Home loan interest rates are falling by the day, spurred by the Reserve Bank of India’s attempt towards making loans cheaper and more accessible for customers. This is also leading to a recovery of the real estate sector, particularly in the affordable and mid-income segments, driven by Government incentives and the attractive interest rates.
State Bank of India (SBI) has already cut its rates of interest multiple times this year and the latest cut of 10 basis points was followed by a cut of 15 basis points in the rate of interest at HDFC. This is being implemented from 7th December, 2019, onwards and has brought good cheer to customers ahead of the New Year.
More about the HDFC rate cut
HDFC Bank is the biggest private sector banking entity in the country and has followed SBI’s footsteps in reducing interest rates. It has reduced its MCLR (Marginal Cost Based Lending Rate) by up to 15 basis points or 0.15% for all tenors. SBI had previously slashed interest rates by 10 basis points on the 9th of December, 2019 and HDFC immediately responded with another major rate cut of its own. This will naturally make home loans cheaper for borrowers along with personal loans and all other loans at HDFC Bank.
This will also mean lower EMIs for home loan customers. HDFC Bank has reduced its 1-year MCLR to 8.15% as compared to 8.30% previously. Overnight MCLR has been lowered to 7.8% from 7.95% previously. The interest rate for 1 month is now 7.85% as compared to 8% earlier. The 3 month interest rate come down to 7.9% as compared to 8.05% earlier. The 6 month interest rate has lowered to 8% currently while 2 year tenors will attract an interest rate of 8.25% as compared to 8.4% earlier. The rate of interest for the 3 year tenor will be 8.35% as compared to 8.5% previously.
SBI’s rate cut this month came after the Monetary Policy Meeting (MPC) of the RBI where Governor Shaktikanta Das clearly stated that the RBI was not inclined towards slashing interest rates further after reducing them 5 times in succession.
Why the SBI and HDFC rate cuts are much needed for borrowers
The cut in MCLR across HDFC Bank and SBI will be a much-needed relief for home loan customers and borrowers. The MPC of the RBI has already cut the repo rate by 135 basis points already, taking it down to a whopping 5.15%. A cut in repo rates automatically means lower rates of interest if banks pass on the benefits to home loan customers and borrowers across other retail loan categories. Customers thus benefit from reduced loan EMIs.
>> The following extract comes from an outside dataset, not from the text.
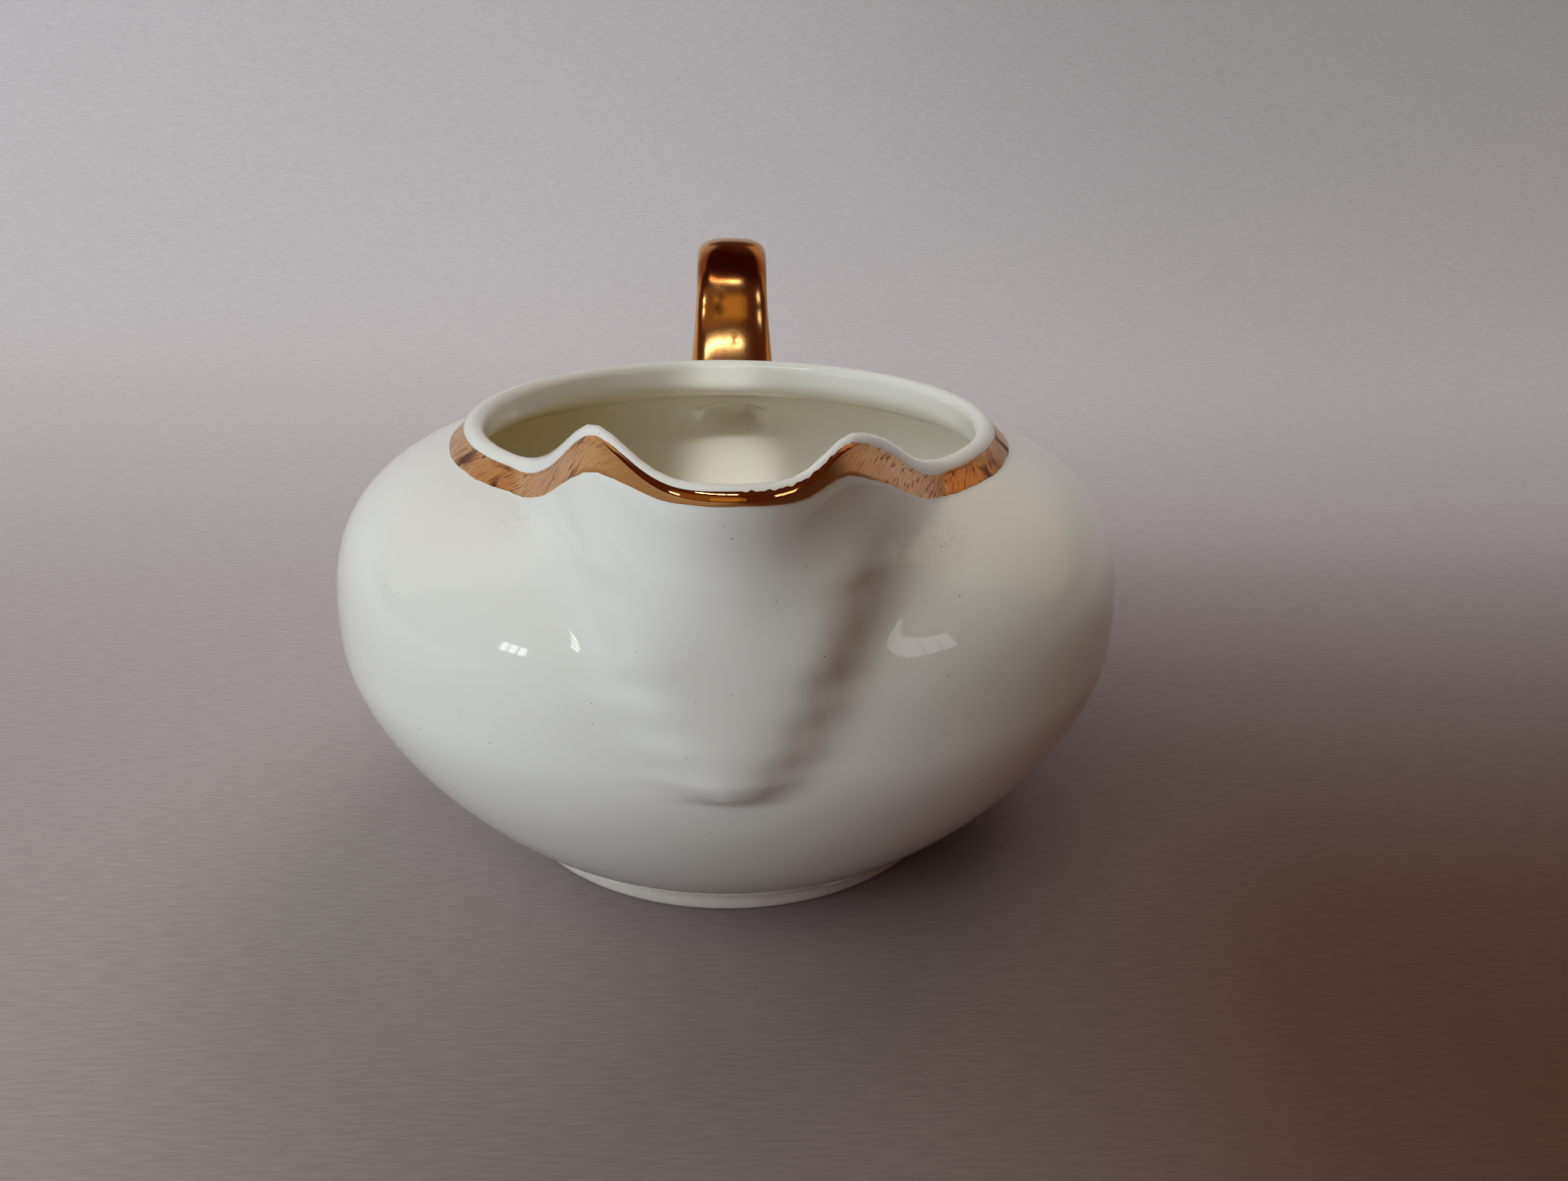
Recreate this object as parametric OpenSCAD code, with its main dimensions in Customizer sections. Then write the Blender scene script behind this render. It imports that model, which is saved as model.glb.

However, in spite of the RBI directive to banks to pass on repo rate cut benefits to loan customers, banks have been slow in transmitting the same to their borrowers. As a result, the RBI is now insisting on linking home loans to external benchmarks like the repo rate itself in order to ensure better transmission of loan rates to borrowers. In the meantime, however, a cut in the MCLR across major banks like SBI and HDFC will naturally benefit borrowers who have been repaying EMIs regularly and also prospective home loan customers.